(WHAT YOU SHOULD DO): Extract all of the entries and set them down verbatim.

● ● ● ●

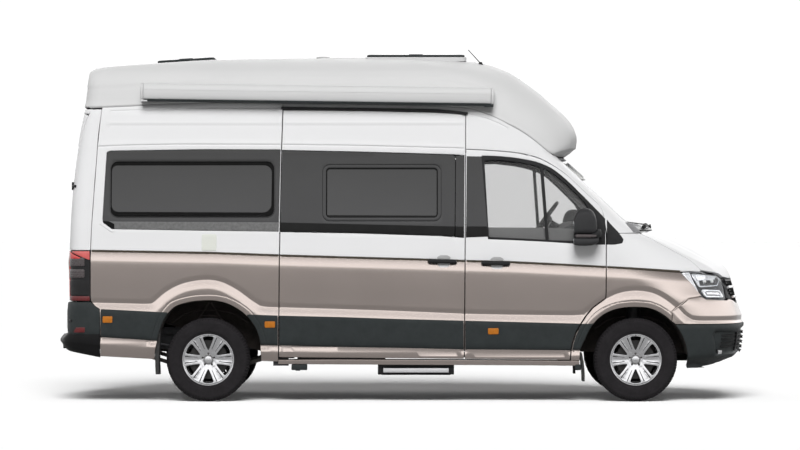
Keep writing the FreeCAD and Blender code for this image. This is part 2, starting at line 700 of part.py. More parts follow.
wheel = new_body("steering_wheel")
ring = revolve(
    wheel, "hub_boss", "XZ_Plane",
    [(0, -60), (48, -60), (70, -10), (60, 14), (0, 20)], axis="V_Axis")
ring_sketch = new_sketch(wheel, "ring_sketch", "XZ_Plane")
add_circle(ring_sketch, dim("steer_radius"), 0, dim("steer_rim"))
ring = wheel.newObject("PartDesign::Revolution", "ring")
ring.Profile = ring_sketch
ring.ReferenceAxis = (ring_sketch, ["V_Axis"])
ring.Angle = 360
wheel.Tip = ring
pad(wheel, "spokes", "XY_Plane",
    [[(-20, -40), (20, -40), (20, -178), (-20, -178)],
     [(-178, -18), (-40, -18), (-40, 18), (-178, 18)],
     [(40, -18), (178, -18), (178, 18), (40, 18)]], 16, offset=-12)
place(wheel, dim("steer_x"), dim("steer_y"), dim("steer_z"), V(0, 1, 0), -53)

# ------------------------------------------------------------------ chassis
frame = new_body("chassis_frame")
rail_out, rail_in = dim("rail_y") + dim("rail_width") / 2, dim("rail_y") - dim("rail_width") / 2
pad(frame, "rails", "XY_Plane",
    [rectangle(dim("rail_rear"), dim("rail_front"), rail_in, rail_out),
     rectangle(dim("rail_rear"), dim("rail_front"), -rail_out, -rail_in)],
    dim("rail_height"), offset=dim("rail_low"))
crosses = [
    rectangle(dim("cross_first") + dim("cross_pitch") * k,
              dim("cross_first") + dim("cross_pitch") * k + dim("cross_width"),
              -rail_in - 10, rail_in + 10)
    for k in range(7)
]
pad(frame, "cross_members", "XY_Plane", crosses, 60, offset=dim("rail_low") + 55)
outriggers = []
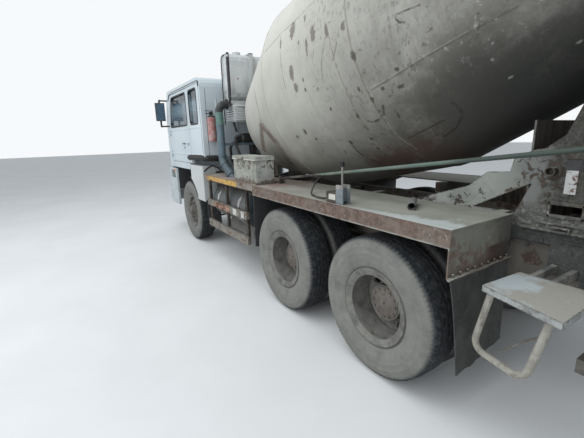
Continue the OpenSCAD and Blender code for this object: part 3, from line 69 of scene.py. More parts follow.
# ---------------------------------------------------------------- materials
class Value:
    """An output of a node; arithmetic on it adds math nodes."""

    def __init__(self, shader, socket):
        self.math, self.socket = shader.math, socket

    def __add__(self, other):
        return self.math("ADD", self, other)

    def __sub__(self, other):
        return self.math("SUBTRACT", self, other)

    def __rsub__(self, other):
        return self.math("SUBTRACT", other, self)

    def __mul__(self, other):
        return self.math("MULTIPLY", self, other)

    def __truediv__(self, other):
        return self.math("DIVIDE", self, other)

    def __abs__(self):
        return self.math("ABSOLUTE", self)

    __radd__, __rmul__ = __add__, __mul__


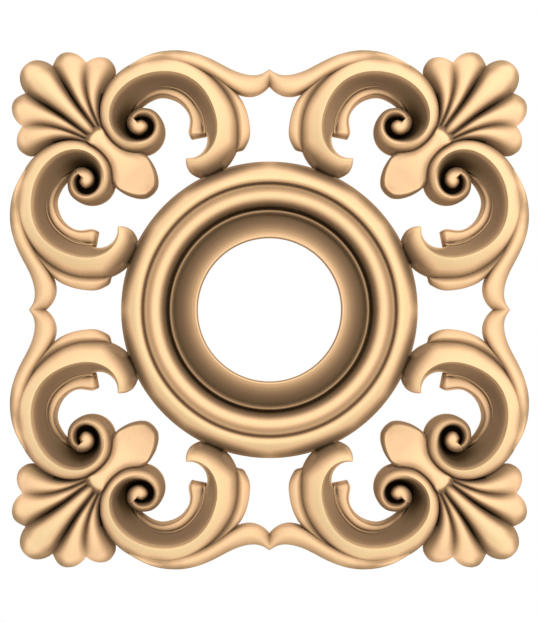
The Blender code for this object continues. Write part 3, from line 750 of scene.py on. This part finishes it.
@dataclass
class Shell(Form):
    """Scallop shell: the middle lobe on the diagonal and the two lobes on one side of it."""

    name: str = "shell"
    behind: float = 4.2
    middle_crest: Table = ((170.0, 170.0), (190.0, 190.0), (205.0, 205.0), (222.0, 222.0), (236.0, 236.0))
    middle_heights: Row = (20.0, 24.0, 27.5, 29.6, 29.0, 24.0)
    middle_end: Table = ((220.4, 246.4), (228.0, 249.2), (236.0, 249.2), (241.6, 246.6), (244.3, 244.3))
    side_crest: Table = ((167.8, 174.6), (183.0, 200.0), (190.0, 213.0), (196.2, 230.0), (200.4, 248.0))
    side_heights: Row = (18.5, 20.2, 22.0, 23.3, 23.4, 21.4)
    side_outer_end: Table = ((185.8, 250.2), (190.8, 254.4), (196.6, 256.9), (202.5, 257.5))
    side_inner_end: Table = ((214.8, 248.0), (212.0, 252.6), (208.0, 256.0), (202.5, 257.5))
    last_crest: Table = ((164.6, 174.8), (176.0, 203.0), (177.5, 215.0), (175.4, 231.0), (171.4, 245.0))
    last_heights: Row = (18.0, 19.4, 21.0, 21.9, 21.6, 19.2)
    last_scroll_end: Table = ((154.8, 241.6), (157.4, 247.6), (162.4, 251.4), (169.0, 252.6))
    last_outer_end: Table = ((181.0, 248.6), (177.2, 250.8), (173.2, 252.1), (169.0, 252.6))
    groove_inner: Table = ((169.0, 174.4), (184.6, 194.5), (195.6, 209.9), (206.9, 227.9), (216.6, 243.9))
    groove_outer: Table = ((166.6, 174.6), (177.4, 198.4), (182.2, 213.1), (184.8, 230.5), (183.4, 247.2))
    groove_scroll: Table = ((162.4, 174.8), (168.4, 197.0), (167.2, 212.0), (160.6, 226.0), (154.6, 236.6))
    inner_heights: Row = (16.0, 13.4, 10.2, 9.2, 10.2, 12.6, 14.0)
    outer_heights: Row = (16.0, 14.8, 13.4, 13.4, 14.4, 16.4, 14.0)
    scroll_heights: Row = (15.0, 11.0, 7.6, 6.4, 6.4, 7.4, 14.0)
    roundness: float = 0.7

    def fronts(self) -> list[np.ndarray]:
        """The three lobes, joined along their shared grooves.

        Returns:
            One grid for each lobe.
        """
        flipped = tuple((z, x) for x, z in self.groove_inner)
        flipped_end = tuple((z, x) for x, z in self.middle_end)
        middle = Lobe(
            self.groove_inner, self.middle_end, flipped, flipped_end,
            self.middle_crest, self.middle_heights)
        side = Lobe(
            self.groove_outer, self.side_outer_end, self.groove_inner, self.side_inner_end,
            self.side_crest, self.side_heights)
        last = Lobe(
            self.groove_scroll, self.last_scroll_end, self.groove_outer, self.last_outer_end,
            self.last_crest, self.last_heights)
        grooves = (
            (middle, self.inner_heights, self.inner_heights),
            (side, self.outer_heights, self.inner_heights),
            (last, self.scroll_heights, self.outer_heights))
        return [lobe.front(left, right, self.roundness) for lobe, left, right in grooves]


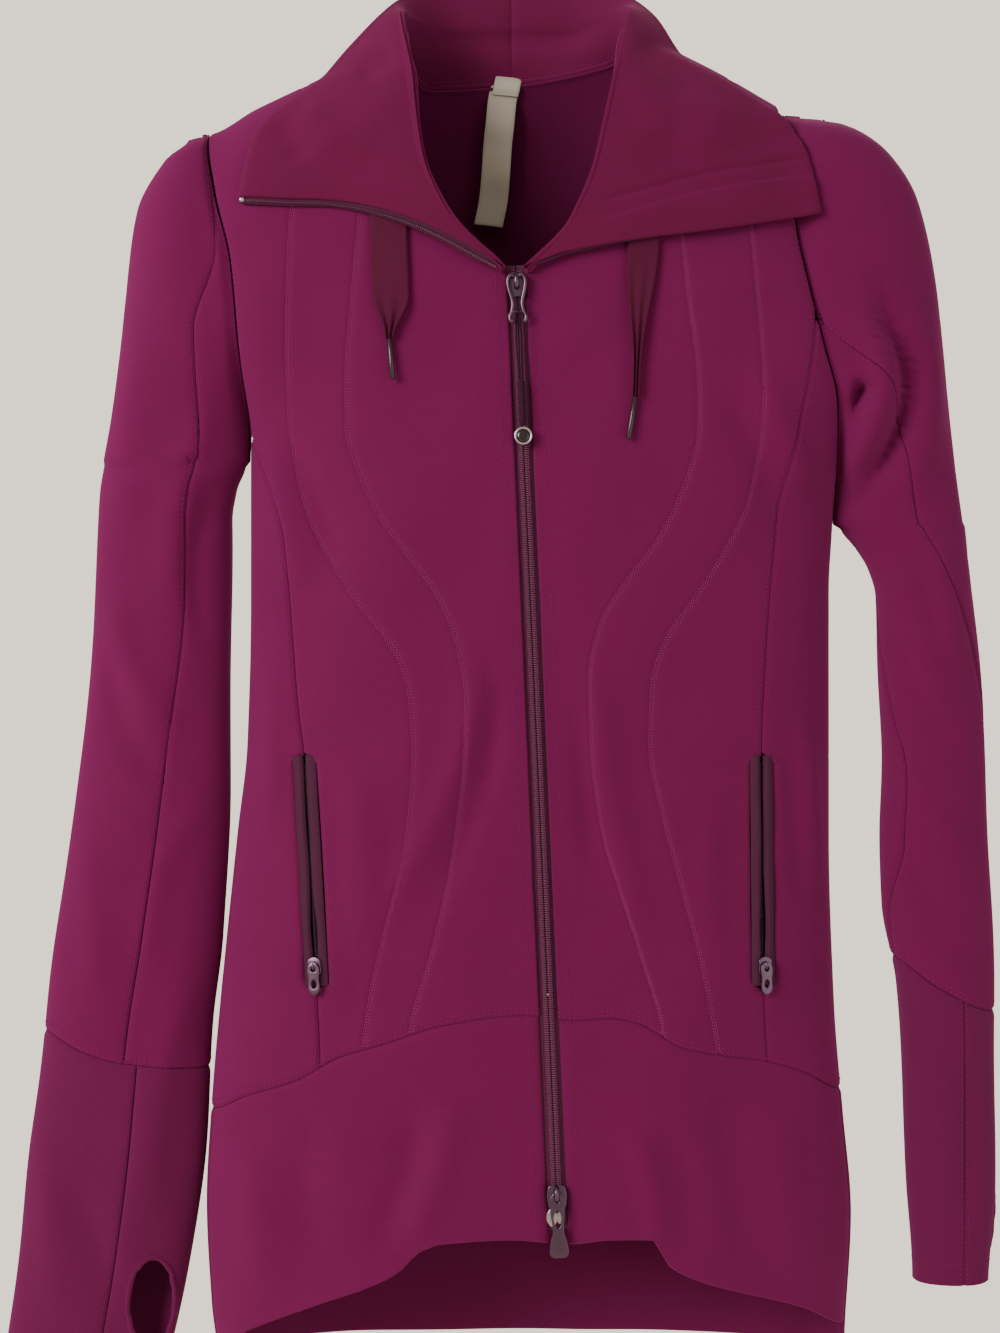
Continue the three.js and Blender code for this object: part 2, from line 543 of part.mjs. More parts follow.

● ● ● ●

(RESULT FOR THIS EXERCISE):
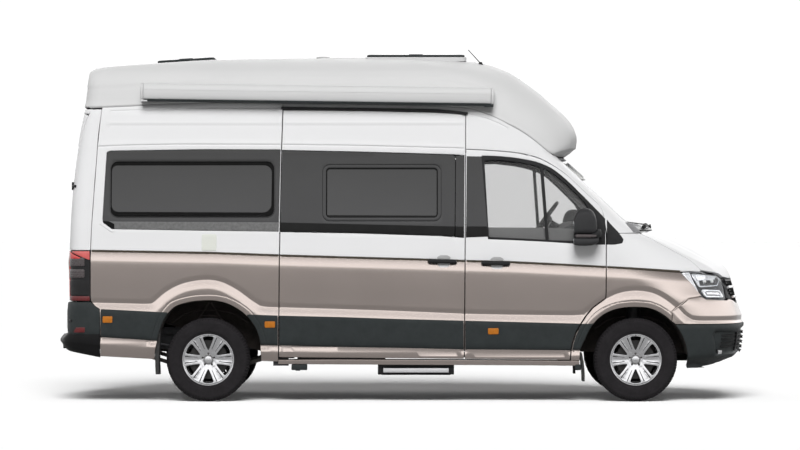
Keep writing the FreeCAD and Blender code for this image. This is part 2, starting at line 700 of part.py. More parts follow.
wheel = new_body("steering_wheel")
ring = revolve(
    wheel, "hub_boss", "XZ_Plane",
    [(0, -60), (48, -60), (70, -10), (60, 14), (0, 20)], axis="V_Axis")
ring_sketch = new_sketch(wheel, "ring_sketch", "XZ_Plane")
add_circle(ring_sketch, dim("steer_radius"), 0, dim("steer_rim"))
ring = wheel.newObject("PartDesign::Revolution", "ring")
ring.Profile = ring_sketch
ring.ReferenceAxis = (ring_sketch, ["V_Axis"])
ring.Angle = 360
wheel.Tip = ring
pad(wheel, "spokes", "XY_Plane",
    [[(-20, -40), (20, -40), (20, -178), (-20, -178)],
     [(-178, -18), (-40, -18), (-40, 18), (-178, 18)],
     [(40, -18), (178, -18), (178, 18), (40, 18)]], 16, offset=-12)
place(wheel, dim("steer_x"), dim("steer_y"), dim("steer_z"), V(0, 1, 0), -53)

# ------------------------------------------------------------------ chassis
frame = new_body("chassis_frame")
rail_out, rail_in = dim("rail_y") + dim("rail_width") / 2, dim("rail_y") - dim("rail_width") / 2
pad(frame, "rails", "XY_Plane",
    [rectangle(dim("rail_rear"), dim("rail_front"), rail_in, rail_out),
     rectangle(dim("rail_rear"), dim("rail_front"), -rail_out, -rail_in)],
    dim("rail_height"), offset=dim("rail_low"))
crosses = [
    rectangle(dim("cross_first") + dim("cross_pitch") * k,
              dim("cross_first") + dim("cross_pitch") * k + dim("cross_width"),
              -rail_in - 10, rail_in + 10)
    for k in range(7)
]
pad(frame, "cross_members", "XY_Plane", crosses, 60, offset=dim("rail_low") + 55)
outriggers = []
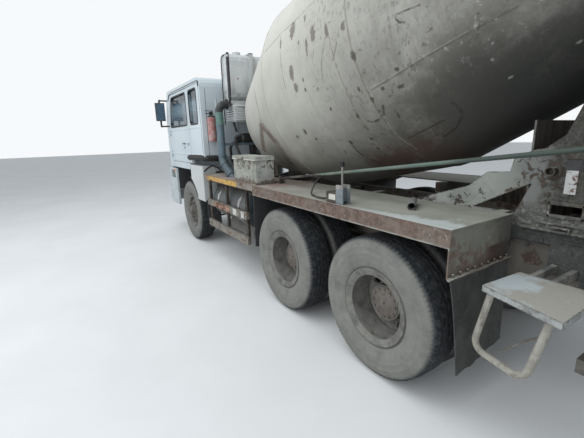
Continue the OpenSCAD and Blender code for this object: part 3, from line 69 of scene.py. More parts follow.
# ---------------------------------------------------------------- materials
class Value:
    """An output of a node; arithmetic on it adds math nodes."""

    def __init__(self, shader, socket):
        self.math, self.socket = shader.math, socket

    def __add__(self, other):
        return self.math("ADD", self, other)

    def __sub__(self, other):
        return self.math("SUBTRACT", self, other)

    def __rsub__(self, other):
        return self.math("SUBTRACT", other, self)

    def __mul__(self, other):
        return self.math("MULTIPLY", self, other)

    def __truediv__(self, other):
        return self.math("DIVIDE", self, other)

    def __abs__(self):
        return self.math("ABSOLUTE", self)

    __radd__, __rmul__ = __add__, __mul__


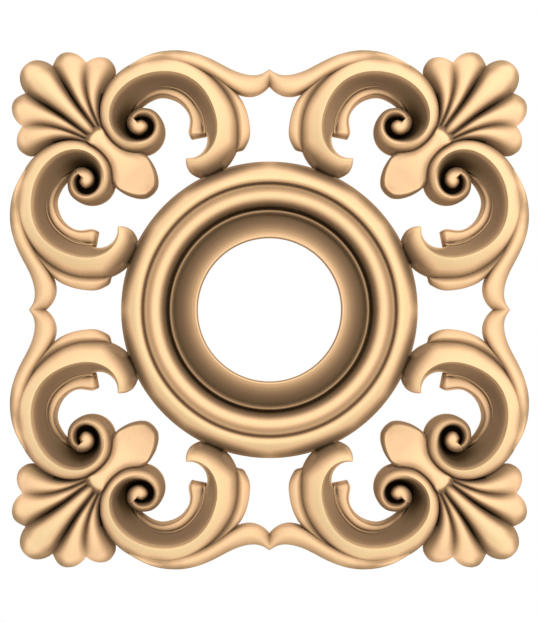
The Blender code for this object continues. Write part 3, from line 750 of scene.py on. This part finishes it.
@dataclass
class Shell(Form):
    """Scallop shell: the middle lobe on the diagonal and the two lobes on one side of it."""

    name: str = "shell"
    behind: float = 4.2
    middle_crest: Table = ((170.0, 170.0), (190.0, 190.0), (205.0, 205.0), (222.0, 222.0), (236.0, 236.0))
    middle_heights: Row = (20.0, 24.0, 27.5, 29.6, 29.0, 24.0)
    middle_end: Table = ((220.4, 246.4), (228.0, 249.2), (236.0, 249.2), (241.6, 246.6), (244.3, 244.3))
    side_crest: Table = ((167.8, 174.6), (183.0, 200.0), (190.0, 213.0), (196.2, 230.0), (200.4, 248.0))
    side_heights: Row = (18.5, 20.2, 22.0, 23.3, 23.4, 21.4)
    side_outer_end: Table = ((185.8, 250.2), (190.8, 254.4), (196.6, 256.9), (202.5, 257.5))
    side_inner_end: Table = ((214.8, 248.0), (212.0, 252.6), (208.0, 256.0), (202.5, 257.5))
    last_crest: Table = ((164.6, 174.8), (176.0, 203.0), (177.5, 215.0), (175.4, 231.0), (171.4, 245.0))
    last_heights: Row = (18.0, 19.4, 21.0, 21.9, 21.6, 19.2)
    last_scroll_end: Table = ((154.8, 241.6), (157.4, 247.6), (162.4, 251.4), (169.0, 252.6))
    last_outer_end: Table = ((181.0, 248.6), (177.2, 250.8), (173.2, 252.1), (169.0, 252.6))
    groove_inner: Table = ((169.0, 174.4), (184.6, 194.5), (195.6, 209.9), (206.9, 227.9), (216.6, 243.9))
    groove_outer: Table = ((166.6, 174.6), (177.4, 198.4), (182.2, 213.1), (184.8, 230.5), (183.4, 247.2))
    groove_scroll: Table = ((162.4, 174.8), (168.4, 197.0), (167.2, 212.0), (160.6, 226.0), (154.6, 236.6))
    inner_heights: Row = (16.0, 13.4, 10.2, 9.2, 10.2, 12.6, 14.0)
    outer_heights: Row = (16.0, 14.8, 13.4, 13.4, 14.4, 16.4, 14.0)
    scroll_heights: Row = (15.0, 11.0, 7.6, 6.4, 6.4, 7.4, 14.0)
    roundness: float = 0.7

    def fronts(self) -> list[np.ndarray]:
        """The three lobes, joined along their shared grooves.

        Returns:
            One grid for each lobe.
        """
        flipped = tuple((z, x) for x, z in self.groove_inner)
        flipped_end = tuple((z, x) for x, z in self.middle_end)
        middle = Lobe(
            self.groove_inner, self.middle_end, flipped, flipped_end,
            self.middle_crest, self.middle_heights)
        side = Lobe(
            self.groove_outer, self.side_outer_end, self.groove_inner, self.side_inner_end,
            self.side_crest, self.side_heights)
        last = Lobe(
            self.groove_scroll, self.last_scroll_end, self.groove_outer, self.last_outer_end,
            self.last_crest, self.last_heights)
        grooves = (
            (middle, self.inner_heights, self.inner_heights),
            (side, self.outer_heights, self.inner_heights),
            (last, self.scroll_heights, self.outer_heights))
        return [lobe.front(left, right, self.roundness) for lobe, left, right in grooves]


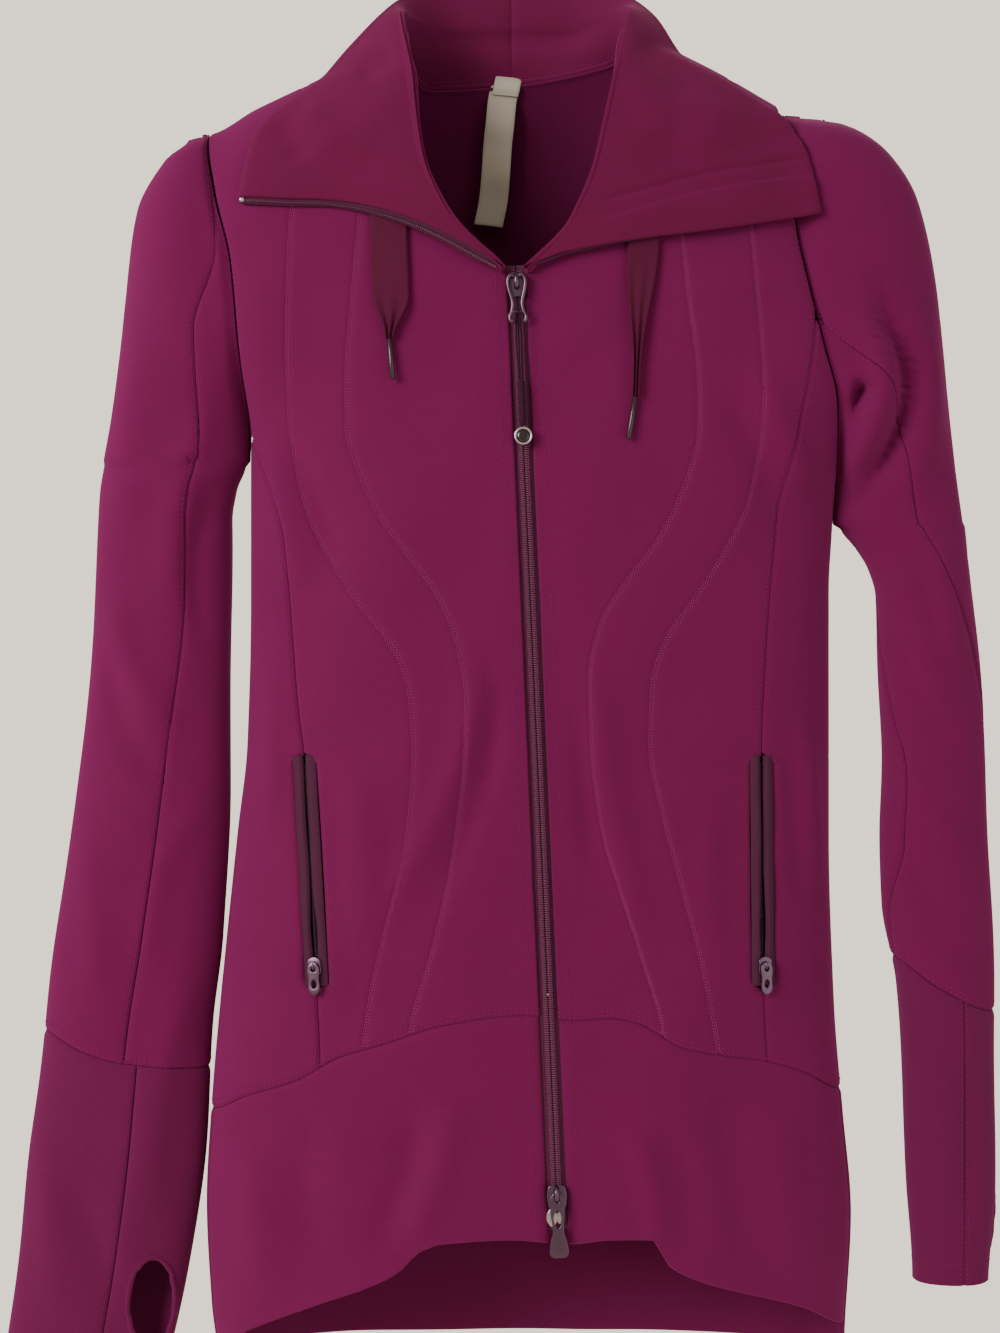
Continue the three.js and Blender code for this object: part 2, from line 543 of part.mjs. More parts follow.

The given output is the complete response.